— WHAT THIS TASK INVOLVES —
Look through the entries below and count the lines with the word "loose" in them; give only the number.

— EXTRACTED RECORDS —
========================================================================

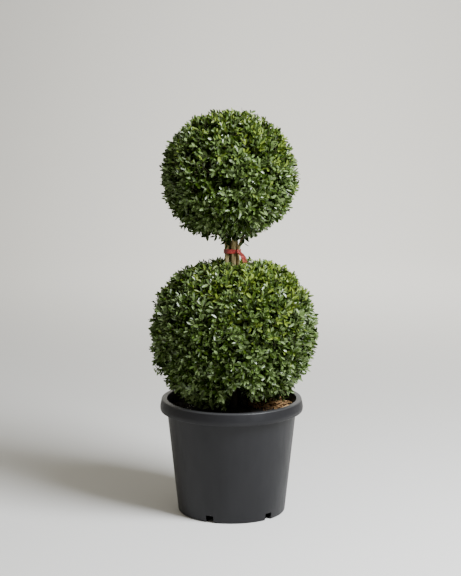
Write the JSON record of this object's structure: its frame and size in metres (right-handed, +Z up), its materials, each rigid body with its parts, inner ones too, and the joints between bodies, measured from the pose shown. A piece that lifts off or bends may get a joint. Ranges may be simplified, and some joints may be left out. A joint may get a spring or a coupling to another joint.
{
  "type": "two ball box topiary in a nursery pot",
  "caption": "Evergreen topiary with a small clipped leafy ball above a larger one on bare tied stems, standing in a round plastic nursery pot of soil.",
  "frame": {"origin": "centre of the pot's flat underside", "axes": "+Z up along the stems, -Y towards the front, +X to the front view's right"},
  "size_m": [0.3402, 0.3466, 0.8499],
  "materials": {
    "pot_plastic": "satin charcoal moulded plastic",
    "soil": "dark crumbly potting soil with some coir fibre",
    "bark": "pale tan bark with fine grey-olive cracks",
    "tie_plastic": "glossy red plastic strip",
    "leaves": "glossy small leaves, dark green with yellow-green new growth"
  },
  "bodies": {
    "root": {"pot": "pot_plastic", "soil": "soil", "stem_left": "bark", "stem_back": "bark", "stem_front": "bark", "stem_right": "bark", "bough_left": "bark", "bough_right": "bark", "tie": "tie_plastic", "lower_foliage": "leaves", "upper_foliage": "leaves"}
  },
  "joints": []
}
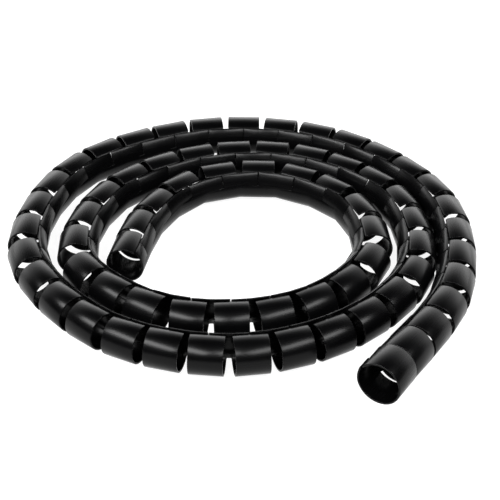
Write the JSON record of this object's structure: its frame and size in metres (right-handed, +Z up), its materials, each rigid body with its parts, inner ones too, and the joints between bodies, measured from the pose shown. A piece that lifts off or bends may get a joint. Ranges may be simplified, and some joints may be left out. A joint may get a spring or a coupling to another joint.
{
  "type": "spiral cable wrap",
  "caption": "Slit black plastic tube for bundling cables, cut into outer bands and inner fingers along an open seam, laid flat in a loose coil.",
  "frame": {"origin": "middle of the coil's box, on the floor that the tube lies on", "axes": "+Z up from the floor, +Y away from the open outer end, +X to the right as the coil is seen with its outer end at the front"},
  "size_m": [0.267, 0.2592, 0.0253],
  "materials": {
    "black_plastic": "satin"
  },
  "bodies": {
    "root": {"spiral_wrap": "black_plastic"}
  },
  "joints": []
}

========================================================================

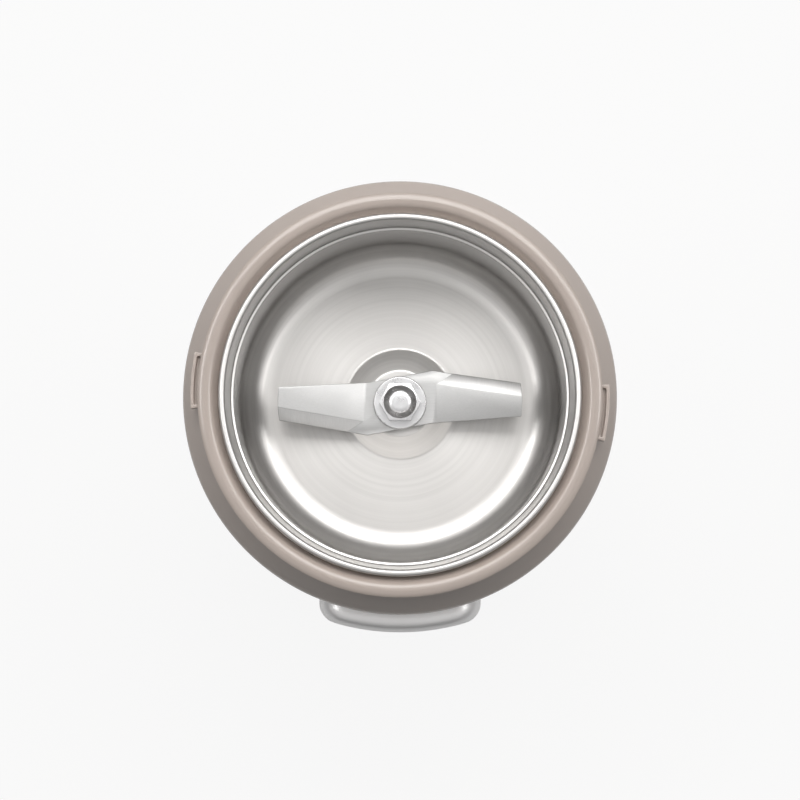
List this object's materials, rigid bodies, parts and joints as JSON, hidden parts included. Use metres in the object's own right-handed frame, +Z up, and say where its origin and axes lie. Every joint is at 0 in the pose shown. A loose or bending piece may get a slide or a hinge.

========================================================================

— EXERCISE SOLUTION —
2